Livio, il tuo esordio editoriale è quantomeno inusuale. Perché il deep web?

Perché si sentiva parlare tanto di deep web , ma non è stato mai proposto ad un pubblico di massa. Sono da sempre un appassionato di informatica ed ho voluto fare chiarezza su questo aspetto contornato da tanti miti e leggende. Infatti, si parla tanto di questo fenomeno, ma non è altro che tutta la rete informatica che compone il mondo; quello che invece cui la cronaca di questo volume fa riferimento è il dark web, un sotto insieme del deep web dove c’è una sorta di anonimato garantito da strumentazioni che utilizzano forti criptazioni dove vi sono tanti siti che proiettano quanto di reale c’è nella vita di tutti i giorni.

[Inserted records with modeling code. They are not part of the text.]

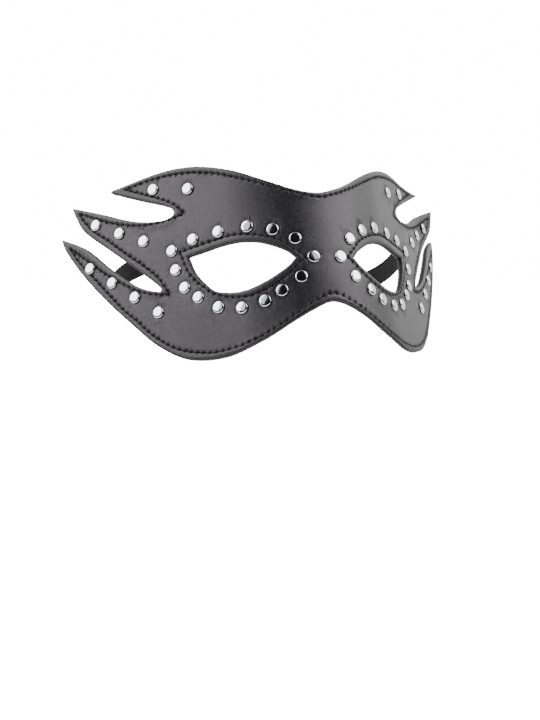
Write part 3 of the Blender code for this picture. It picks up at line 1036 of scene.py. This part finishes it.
def pointAt(source, direction):
    source.rotation_mode = "QUATERNION"
    source.rotation_quaternion = Vector(direction).to_track_quat("-Z", "Y")


def addFloor():
    bm = bmesh.new()
    bmesh.ops.create_grid(bm, x_segments=1, y_segments=1, size=studio["floorSize"],
                          matrix=Matrix.Translation((0, 0, studio["floorLevel"])))
    mesh = bpy.data.meshes.new("floor")
    bm.to_mesh(mesh)
    bm.free()
    made, tree = newMaterial("pale_floor")
    seen = addNode(tree, "LightPath").outputs["Is Camera Ray"]
    glow = addNode(tree, "Math", {0: seen, 1: studio["whiteGlow"]}, operation="MULTIPLY")
    finishMaterial(tree, {"Base Color": studio["floorColor"], "Roughness": 0.9,
                          "Emission Color": (1, 1, 1, 1), "Emission Strength": glow.outputs[0]})
    mesh.materials.append(made)
    floor = bpy.data.objects.new("floor", mesh)
    bpy.context.scene.collection.objects.link(floor)


def addLights():
    for name, azimuth, elevation, distance, size, power, roll in studio["lights"]:
        a = math.radians(azimuth)
        e = math.radians(elevation)
        way = Vector((math.sin(a) * math.cos(e), -math.cos(a) * math.cos(e), math.sin(e)))
        light = bpy.data.lights.new(name, "AREA")
        light.shape = "RECTANGLE"
        light.size, light.size_y = size
        light.energy = power
        lamp = bpy.data.objects.new(name, light)
        lamp.location = Vector(studio["aim"]) + distance * way
        pointAt(lamp, -way)
        lamp.rotation_quaternion @= Quaternion((0, 0, 1), math.radians(roll))
        bpy.context.scene.collection.objects.link(lamp)


# White behind the object; what the object mirrors is bright behind it and dark in front of it
def addWorld():
    world = bpy.data.worlds.new("studio")
    world.use_nodes = True
    tree = world.node_tree
    tree.nodes.clear()
    way = addNode(tree, "TexCoord").outputs["Generated"]
    parts = addNode(tree, "SeparateXYZ", {"Vector": way})
    share = addNode(tree, "MapRange", {
        "Value": parts.outputs["Y"], "From Min": studio["aheadFrom"], "From Max": studio["behindFrom"],
        "To Min": studio["ahead"], "To Max": studio["behind"]}, interpolation_type="SMOOTHSTEP")
    seen = addNode(tree, "LightPath").outputs["Is Camera Ray"]
    level = addNode(tree, "Mix", {"Factor": seen, "A": share.outputs[0], "B": studio["whiteGlow"]})
    sky = addNode(tree, "Background", {"Strength": level.outputs[0]})
    addNode(tree, "OutputWorld", {"Surface": sky.outputs[0]})
    bpy.context.scene.world = world


addFloor()
addLights()
addWorld()

shot = {
    "place": (-0.2156, -0.5158, 0.0004),
    "heading": (0.3412, 0.9360, -0.0861),
    "lens": 59.55,
}
camera = bpy.data.cameras.new("camera")
camera.lens = shot["lens"]
viewer = bpy.data.objects.new("camera", camera)
viewer.location = shot["place"]
pointAt(viewer, shot["heading"])
bpy.context.scene.collection.objects.link(viewer)
bpy.context.scene.camera = viewer
print("studio ready")
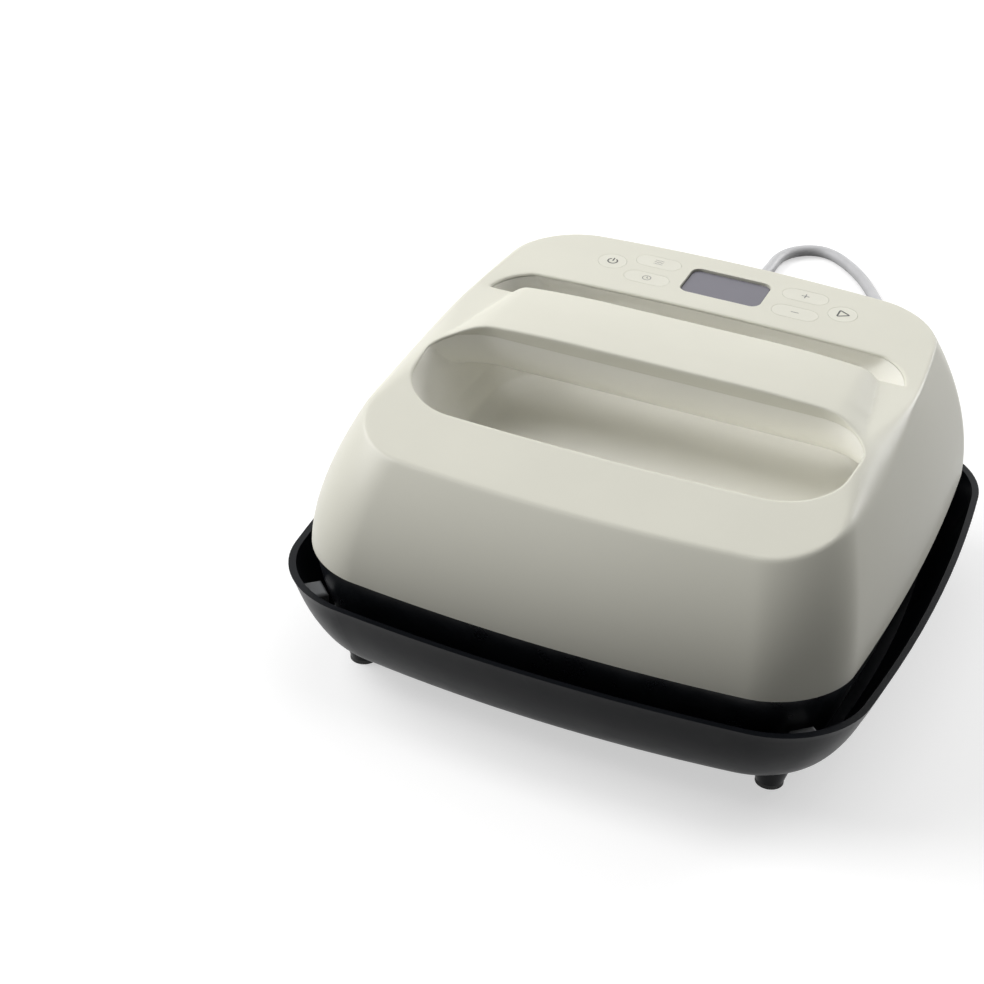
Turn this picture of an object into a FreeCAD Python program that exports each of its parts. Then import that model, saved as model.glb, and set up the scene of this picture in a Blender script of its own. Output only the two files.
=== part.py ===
import FreeCAD, Part
import Sketcher
import math
import os

from FreeCAD import Placement, Rotation, Vector

# Hand-held heat press with a display, standing in its safety base.
# Millimetres.  +Z up, +Y towards the back, origin on the floor under the middle of the base.

doc = FreeCAD.newDocument("heat_press")
sizes = doc.addObject("Spreadsheet::Sheet", "sizes")

# A text value is worked out by the sheet from the sizes above it.
DIMENSIONS = (
    # the sizes that most of the others follow
    ("shell_half", 133.5, "half width of the shell at its lower edge"),
    ("shell_depth", "=shell_half + 3.1", "half depth of the shell at its lower edge"),
    ("waist_height", 133.5, "height of the waist and of the panel's front edge"),
    # safety base
    ("tray_half", "=shell_half + 11.5", "half width of the base over its rim"),
    ("tray_corner", 47.5, "corner radius of the rim"),
    ("tray_crown", 12.0, "how far each side of the rim bows out"),
    ("tray_top", 51.3, "height of the rim"),
    ("tray_flare", 22.0, "how far the wall spreads from floor to rim"),
    ("tray_rim", 3.2, "width of the flat rim"),
    ("tray_wall", 3.0, "wall of the tray"),
    ("tray_under", 13.0, "height of the tray's underside"),
    ("tray_floor", 3.0, "thickness of the tray's floor"),
    ("foot_spread", "=shell_half - 32.5", "feet centres from the middle, both ways"),
    ("foot_top", 10.0, "radius of a foot at the tray"),
    ("foot_end", 6.5, "radius of a foot at its tip"),
    ("tip_height", 2.0, "height of the rubber tip under a foot"),
    ("rest_width", 12.0, "width of a corner rest"),
    ("rest_reach", 22.5, "length of a corner rest along the diagonal"),
    ("rest_stop", 10.0, "thickness of the stop at the outer end of a corner rest"),
    ("rest_top", 44.0, "height of the stop"),
    ("rest_start", "=sqrt(2) * (shell_half - 27.434)", "inner end of a corner rest along the diagonal"),
    # press, lower part
    ("plate_side", "=2 * shell_half - 38.4", "side of the square heat plate"),
    ("plate_thick", 12.0, "thickness of the heat plate"),
    ("plate_corner", 32.0, "corner radius of the heat plate"),
    ("plate_drop", 4.0, "how far the plate stands below the skirt"),
    ("skirt_bottom", 28.3, "height of the skirt's lower edge when the press is parked"),
    ("skirt_taper", 9.5, "how far the skirt narrows towards its lower edge"),
    ("skirt_inset", 1.6, "step from the shell in to the skirt"),
    ("skirt_wall", 3.0, "wall of the skirt"),
    ("spigot_height", 4.0, "height of the skirt's spigot inside the shell"),
    ("ledge_height", 50.0, "height of the skirt's inner ledge that carries the shield"),
    ("ledge_reach", 9.0, "width of that ledge"),
    ("shield_thick", 1.0, "heat shield sheet"),
    ("shield_side", "=2 * shell_half - 27", "side of the square heat shield"),
    ("shield_corner", 38.0, "corner radius of the heat shield"),
    ("post_radius", 4.0, "radius of the posts between plate and shield"),
    ("post_spread", "=shell_half - 37.5", "post centres from the middle, both ways"),
    ("element_radius", 4.0, "radius of the heating tube"),
    ("element_inset", 34.0, "heating tube's outer run in from the plate's edge"),
    ("blanket_thick", 5.0, "ceramic blanket"),
    # press, shell
    ("shell_corner", 43.4, "corner radius of the shell at its lower edge"),
    ("shell_bottom", 62.9, "height of the shell's lower edge"),
    ("shell_wall", 3.0, "wall of the shell and of the top cover"),
    ("lean_side", 20.2, "how far a side leans in up to the crest"),
    ("lean_front", 43.0, "how far the front leans in up to the crest"),
    ("lean_rear", 17.9, "how far the rear leans in up to the crest"),
    ("crest_rise", "=waist_height - 62.5", "height over which the walls lean in"),
    ("crown_front", 10.4, "bow of the front wall at the lower edge"),
    ("crown_rear", 10.0, "bow of the rear wall at the lower edge"),
    ("crown_side", 7.9, "bow of the side walls at the lower edge"),
    # press, top
    ("front_tilt", 12.0, "slope of the front ledge in degrees"),
    ("front_height", "=waist_height - 17.1", "height of the ledge's front edge"),
    ("front_edge", "=shell_depth - 25.1", "distance of the ledge's front edge from the middle"),
    ("panel_front", "=shell_depth - 98.6", "distance of the panel's front corners behind the middle"),
    ("panel_tilt", 3.66, "slope of the control panel in degrees"),
    ("panel_tip", 6.0, "radius of the panel's front corners"),
    ("waist_half", "=shell_half - 35.5", "half width between the two creases"),
    ("opening_half", "=shell_half - 28", "half width of the hand opening"),
    ("opening_front", "=shell_depth - 66.6", "distance of the hand opening's front lip from the middle"),
    ("opening_corner", 24.0, "corner radius of the hand opening"),
    ("groove_half", "=shell_half - 27.5", "half width of the gap behind the handle"),
    ("groove_rear", "=shell_depth - 70.1", "distance of the panel's front edge behind the middle"),
    ("groove_corner", 15.0, "corner radius of the gap behind the handle"),
    ("handle_front", 8.5, "distance of the handle's front face from the middle"),
    ("handle_rear", 40.0, "distance of the handle's rear face behind the middle"),
    ("handle_top", "=waist_height + 7.5", "height of the handle's top"),
    ("handle_edge", "=handle_top - 2.4", "height of the handle's front upper edge"),
    ("handle_roll", 22.0, "length over which a handle end rolls down"),
    ("handle_seam", "=waist_height - 1.2", "height of the seam round the handle"),
    ("handle_under", "=handle_seam - 19.8", "height of the handle's underside"),
    ("tub_bottom", "=waist_height - 47.5", "height of the hand recess's floor"),
    ("tub_wall", 2.4, "wall of the hand recess"),
    # controls
    ("display_wide", 41.0, "display window"),
    ("display_deep", 24.0, "display window"),
    ("display_corner", 4.0, "corner radius of the display window"),
    ("controls_y", "=shell_depth - 46.3", "distance of the row of controls behind the middle"),
    ("round_key", 14.4, "diameter of the power and start buttons"),
    ("round_key_x", 60.3, "distance of the round buttons from the middle"),
    ("long_key", 23.4, "length of the four oval buttons"),
    ("oval_width", 11.0, "width of the four oval buttons"),
    ("oval_x", 38.6, "distance of the oval buttons from the middle"),
    ("oval_pitch", 17.4, "distance between the two rows of oval buttons"),
    ("key_gap", 0.3, "clearance round a button"),
    ("key_travel", 0.5, "travel of a button"),
    ("key_flange", 1.2, "flange that keeps a button under the panel"),
    ("board_drop", 9.0, "control board's top below the panel's surface"),
    ("board_thick", 1.6, "circuit boards"),
    ("key_flange_thick", 1.0, "thickness of a button's flange"),
    ("switch_height", 3.5, "tact switch with its plunger"),
    ("board_half", "=round_key_x + 16.7", "half length of the control board"),
    ("board_depth", 27.0, "depth of the control board"),
    ("board_post_x", "=board_half - 4", "control board's posts from the middle"),
    ("board_post_y", "=board_depth / 2 - 4", "control board's posts before and behind the row of controls"),
    ("power_board_long", 150.0, "power board"),
    ("power_board_deep", 90.0, "power board"),
    ("power_board_lift", 6.0, "power board above the heat shield"),
    ("power_post_x", "=power_board_long / 2 - 7", "power board's posts from the middle"),
    ("power_post_y", "=power_board_deep / 2 - 7", "power board's posts from the middle"),
    # bosses that hold shell and skirt together
    ("boss_spread", "=shell_half - 24.5", "boss centres from the middle, both ways"),
    ("boss_radius", 4.5, "radius of a boss"),
    ("boss_low", 70.0, "height of a boss's lower end"),
    ("boss_tall", 24.0, "length of a boss"),
    # cord
    ("relief_neck", 6.0, "radius of the strain relief in the shell"),
    ("relief_flange", 3.0, "step of the strain relief's flange"),
    ("cord_diameter", 7.2, "mains lead"),
    ("cord_x", 60.0, "cord exit to the right of the middle"),
    ("cord_z", 85.0, "height of the cord exit"),
    ("relief_end", "=shell_depth + 25.4", "rear end of the strain relief behind the middle"),
    ("coil_x", -44.8, "middle of the stored coil"),
    ("coil_y", "=relief_end + 84", "middle of the stored coil"),
    ("coil_mid", 79.0, "diameter of the stored coil at the middle of its turns"),
    ("coil_turns", 4.0, "turns that lie side by side in the coil's lower layer"),
    ("coil_top_half", 44.9, "radius of the coil's upper layer where the lead leaves it"),
    # fits and screws
    ("fit_gap", 0.3, "clearance between pieces that seat"),
    ("screw_shank", 3.5, "screw shank"),
    ("screw_head", 7.0, "screw head"),
    ("small_shank", 2.0, "control board screw shank"),
)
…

Quanto tempo ha richiesto un ragionamento del genere?

Un impegno di questo tipo ha richiesto una ricerca di sei mesi per poi metterlo su carta in poco tempo grazie al mio background giornalistico; è stato certamente necessario adoperare tutta la conoscenza passata ed aggiornarsi su come essere anonimi e quindi utilizzare gli stessi strumenti che impiegano tutti coloro che nel deep web non ci fanno solo ricerche come il sottoscritto ma ci vivono e ci svolgono anche dei grossi affari.

Dove ti ha portato questo viaggio nel sottosuolo del web?

Il viaggio mi ha portato in qualsiasi cosa presente all’interno della vita reale. Il virtuale non cozza poi così tanto con la routine. Traffico di droga, di armi, pedo-pornografia e servizi di hacking sono alla mercé di ognuno di noi, anche se non ce ne rendiamo conto. Ci portano ad avere la percezione di come queste strumentazioni vengano impiegate anche dalle multinazionali ogni giorno per carpire tutto il necessario su di noi, in modo tale da sviluppare dei prodotti di vendita sempre più strategici e sempre più efficaci. Questo significa che ci sarebbe anche un problema, per così dire, “positivo” che scaturisce dall’anonimato: molte persone utilizzano il deep web per comunicare ed esprimere la loro opinione. Uno dei casi più eclatanti è stato quello – purtroppo, per com’è andato a finire – della Primavera araba, ma ovviamente ci sono una miriade di siti e quello che più m’ha colpito è una piattaforma che offre una versione della Bibbia scritta in più lingue, proprio quelle dei Paesi dove la Bibbia è censurata. Ad ogni modo, penso di aver raggiunto il mio obiettivo. Potevo scrivere un libro sul dark web , limitandomi a raccontare fatti di cronaca, ed invece credo diaver dato qualcosina in più: mettendo le persone in guardia su come stiamo fallendo quella che è una grande opportunità per il rilancio del mondo intero: il trasferimento digitale. Ed è il vero senso de «La Prigione dell’Umanità».